Is it $2600? Probably not. But I think you are low-balling pretty significantly.
Put another way, just getting a plumber to vibe to your house is gonna cost you $200 easy. It’s within reason that an ambulance ride might cost much more than that.
EMTs are like veterinarians. Lovely people who get ruthlessly exploited. Benefits are garbage unless you’re a unionized public employee.
Medical supply costs for transport are very small. The labor overhead costs are overhead. Insurance is included in the estimate.
A plumber charges you $200 to come to your house, it costs the plumber $20 to come to your house. The latter value is what we're discussing here.

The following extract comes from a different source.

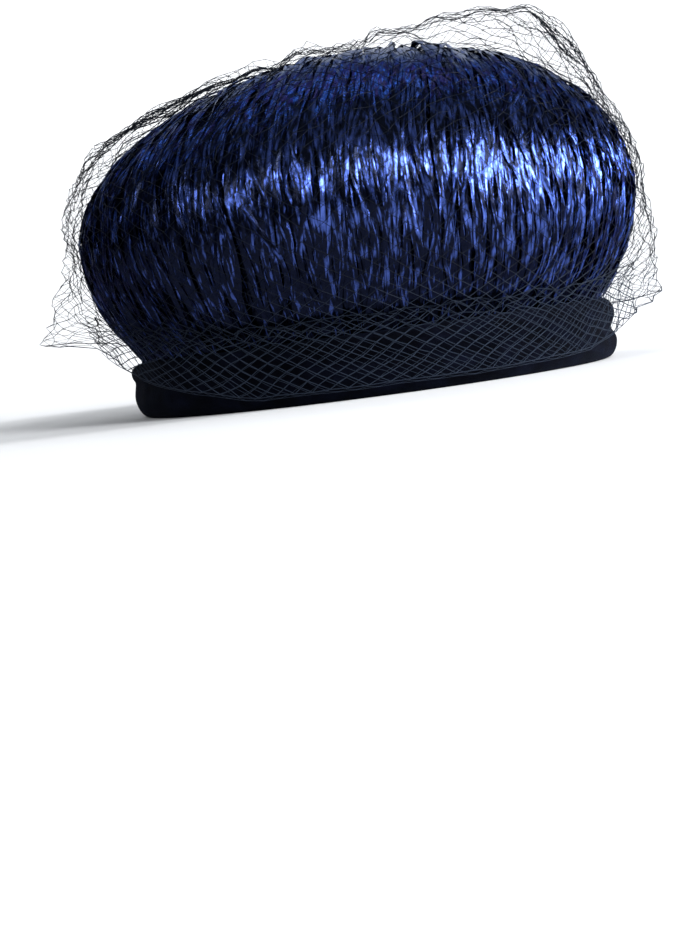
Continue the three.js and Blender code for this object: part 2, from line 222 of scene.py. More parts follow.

TIL getting an elevator tech to just come out to look at your building's elevator is about $1600. If it's an easy fix, that's all you need to pay. If it's not, it goes up significantly....
Most people live in urban environments. Approaching zero are over an hour. As with most people being in urban environments most ambulance rides are in urban environments and go to the nearest hospital meaning that most rides should be under 10 minutes.
There is zero reason to compare cost of ambulance rides to a plumber and "vibe" on how much more expensive an ambulance ride instead of actually looking at the component costs. They aren't remotely related and one tells you nothing about the other.
Both the actual analysis you responded to and this one are also missing the fact that the ambulance is already subsidized and that usage fees aren't actually paying for the ambulance which makes the fees charged more onerous yet.
It might be instructive to look at what Canada charges non-residence as non-residents pay the unsubsidized rate of about $400-$600 Canadian.
https://www.cma.ca/resources/healthcare-real/answers/healthc...
"We mark it down based on [income]".. Obviously it's profit first (I don't mind if you don't pretend that profit is a cost). It unfortunately seems cheaper to be uninsured for many cases if you're willing to pick up a phone and discuss prices and take the risk that it may not always work out (but then again dealing with insurances has its own set of annoyances and steadily rising costs).. Not a recommendation but clearly my observation.
I don't disagree with what you're saying but I want to point out that it's rather unusual for (American) ambulances to carry blood, and probably more of them should.